I know that ARCENT will go on after I’m gone. We all do our best to try to leave things a little better than they were when we found them, but we know others will step in and take our place when we’re gone and keep moving the ball forward. I’ve tried to do my best here, and I’ll try to do the same in my next job. Thank you.”

Not exactly a polished speech, and of course there are lots of things I thought of afterwards that I would have liked to have said, but that’s the way it goes.

Then the commander came up and shook my hand, and lo! He gave me an STB coin. I think this coin is the coolest one I’ve gotten yet:

080717 STB Coin Obverse
Originally uploaded by

080717 STB Coin Reverse
Originally uploaded by

Now I’m wrapping things up and trying to leave them as well-documented and un-screwed-up as possible under the circumstances. The job is never done, and you can never just stop, so there are lots of projects getting started that other people will just have to finish. In a couple of weeks I’ll move on to a new position, and, like the Army Song says, “The Army keeps rolling along”.

Mood: Productive
Music: Silence


At 23:53, Blogger membrain said...

Wow. That is the coolest coin I've ever seen. Pearl handled pistol and all. Have great trip.

At 14:16, Blogger David M said...

The Thunder Run has linked to this post in the blog post - From the Front: 07/20/2008 - News and Personal dispatches from the front and the home front.

At 15:30, Blogger Brad said...

Being a pistol shooter and collector as well as a military history afficionado, I must point out that his pistols had ivory grips, not pearl.

In General Patton's own words: "Only a pimp in a New Orleans whorehouse or a tin-horn gambler would carry a pearl-handled pistol."
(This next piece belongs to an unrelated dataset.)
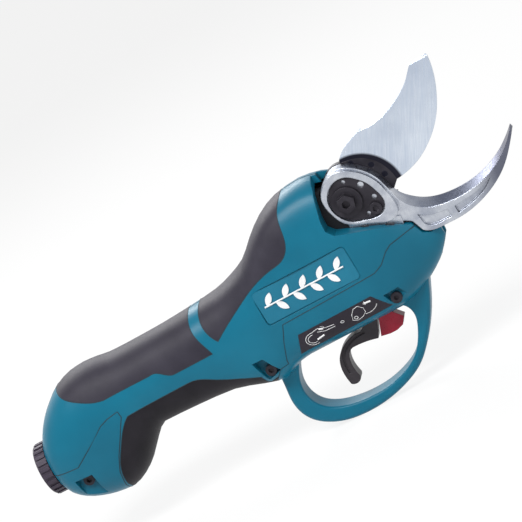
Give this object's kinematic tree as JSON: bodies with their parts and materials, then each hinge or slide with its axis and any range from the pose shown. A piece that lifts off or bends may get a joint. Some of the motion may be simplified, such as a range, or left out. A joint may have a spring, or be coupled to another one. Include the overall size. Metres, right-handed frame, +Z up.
{
  "type": "battery electric pruner",
  "caption": "Handheld battery electric pruner with a curved grip, finger guard and trigger, a fixed hook blade and a swinging cutting blade driven by a screw and rack.",
  "frame": {"origin": "on the blade pivot axis, at the mid plane of the tool", "axes": "+X forward along the motor and screw axis towards the blades, +Z up, away from the finger guard, +Y to the left; the blades swing about Y"},
  "size_m": [0.3092, 0.0478, 0.1516],
  "materials": {
    "casing": "teal moulded plastic, fine satin grain",
    "grip_rubber": "soft over-moulded grip, matt",
    "lower_rubber": "soft over-moulded grip, matt, darker",
    "label": "dark printed label",
    "plate": "satin plate",
    "black_steel": "black oxide",
    "forged_steel": "satin forged and ground",
    "blade_steel": "bright ground across the blade",
    "bare_steel": "turned",
    "frame_aluminium": "dark die-cast",
    "brass": "satin",
    "copper": "enamelled copper",
    "magnet": "ferrite and carbon",
    "inner_plastic": "moulded",
    "board": "circuit board",
    "trigger_plastic": "moulded, satin",
    "lock_plastic": "clear red, faceted",
    "socket_plastic": "moulded",
    "ring_plastic": "moulded, ribbed",
    "wire": "insulated wire"
  },
  "bodies": {
    "casing": {"housing_right": "casing", "housing_left": "casing", "guard_housing": "casing", "rear_cap": "casing", "rear_top_grip": "grip_rubber", "front_top_grip": "grip_rubber", "lower_grip": "lower_rubber", "label_right": "label", "label_left": "label", "name_plate_right": "plate", "name_plate_left": "plate", "housing_screws": "black_steel", "hook_blade": "forged_steel", "locking_plate": "black_steel", "pivot_bolt": "black_steel", "locking_screw": "black_steel", "hook_screws": "black_steel", "pivot_bush": "brass", "head_frame": "frame_aluminium", "pivot_nut": "black_steel", "nut_guides": "inner_plastic", "front_bearing": "bare_steel", "front_bearing_block": "frame_aluminium", "screw_bearing": "bare_steel", "gearbox_case": "frame_aluminium", "motor_case": "bare_steel", "motor_end_cap": "inner_plastic", "motor_bearings": "bare_steel", "motor_magnets": "magnet", "motor_brushes": "magnet", "trigger_pin": "bare_steel", "lock_pin": "bare_steel", "trigger_spring": "bare_steel", "trigger_sensor_board": "board", "control_board": "board", "board_components": "inner_plastic", "heat_sink": "frame_aluminium", "cord_socket": "socket_plastic", "contact_pins": "brass", "power_wires": "wire", "signal_cable": "wire"},
    "lock_ring": {"socket_lock_ring": "ring_plastic"},
    "rotor": {"rotor_core": "bare_steel", "rotor_windings": "copper", "commutator": "copper", "motor_shaft": "bare_steel", "sun_gear": "bare_steel"},
    "carrier": {"planet_carrier": "bare_steel", "planet_pins": "bare_steel", "ball_screw": "bare_steel"},
    "planet_1": {"planet_gear_1": "bare_steel"},
    "planet_2": {"planet_gear_2": "bare_steel"},
    "planet_3": {"planet_gear_3": "bare_steel"},
    "nut": {"ball_nut": "bare_steel", "rack": "bare_steel"},
    "blade": {"cutting_blade": "blade_steel", "blade_gear": "black_steel", "blade_rivets": "blade_steel"},
    "trigger": {"trigger": "trigger_plastic"},
    "trigger_lock": {"trigger_lock": "lock_plastic"}
  },
  "joints": [
    {"name": "motor_spin", "type": "hinge", "parent": "casing", "child": "rotor", "pos_m": [-0.11, 0, -0.0375], "axis": [1, 0, 0], "range_deg": [0, 6513.91]},
    {"name": "screw_spin", "type": "hinge", "parent": "casing", "child": "carrier", "pos_m": [-0.081, 0, -0.0375], "axis": [1, 0, 0], "range_deg": [0, 1447.65]},
    {"name": "planet_1_spin", "type": "hinge", "parent": "carrier", "child": "planet_1", "pos_m": [-0.0876, 0.0081, -0.0375], "axis": [1, 0, 0], "range_deg": [-4055.41, 0]},
    {"name": "planet_2_spin", "type": "hinge", "parent": "carrier", "child": "planet_2", "pos_m": [-0.0876, -0.00405, -0.03049], "axis": [1, 0, 0], "range_deg": [-4055.41, 0]},
    {"name": "planet_3_spin", "type": "hinge", "parent": "carrier", "child": "planet_3", "pos_m": [-0.0876, -0.00405, -0.04451], "axis": [1, 0, 0], "range_deg": [-4055.41, 0]},
    {"name": "nut_slide", "type": "slide", "parent": "casing", "child": "nut", "axis": [1, 0, 0], "range_m": [-0.02011, 0]},
    {"name": "blade_swing", "type": "hinge", "parent": "casing", "child": "blade", "pos_m": [0, 0, 0], "axis": [0, 1, 0], "range_deg": [0, 48]},
    {"name": "trigger_pull", "type": "hinge", "parent": "casing", "child": "trigger", "pos_m": [-0.023, 0, -0.0545], "axis": [0, 1, 0], "range_deg": [0, 12], "stiffness_Nm_per_rad": 0.12, "springref_deg": -5.73},
    {"name": "trigger_lock_swing", "type": "hinge", "parent": "casing", "child": "trigger_lock", "pos_m": [-0.014, 0, -0.057], "axis": [0, -1, 0], "range_deg": [0, 12], "stiffness_Nm_per_rad": 0.05, "springref_deg": -5.73},
    {"name": "lock_ring_turn", "type": "hinge", "parent": "casing", "child": "lock_ring", "pos_m": [-0.214, 0, -0.0543], "axis": [1, 0, 0], "range_deg": [0, 45]}
  ],
  "couplings": [
    {"joint": "screw_spin", "follows": "motor_spin", "ratio": 0.22222},
    {"joint": "planet_1_spin", "follows": "motor_spin", "ratio": -0.62222},
    {"joint": "planet_2_spin", "follows": "motor_spin", "ratio": -0.62222},
    {"joint": "planet_3_spin", "follows": "motor_spin", "ratio": -0.62222},
    {"joint": "nut_slide", "follows": "motor_spin", "m_per_rad": -0.00017684},
    {"joint": "blade_swing", "follows": "motor_spin", "ratio": 0.0073683}
  ]
}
At 20:04, Blogger Materiel Grrl said...

I saw this link on Stand To today. It took me about 10 minutes to figure out who you were, especially when you mentioned the two sergeants.

Welcome back.

As much crap as we gave you (I can only account for what was dished out from the 377th 06-08 group) your efforts did not go unnoticed or unappreciated. Thanks for the little stuff, like getting cool air to run through the ducts in bldg 506. That means much during a 12 hour work day.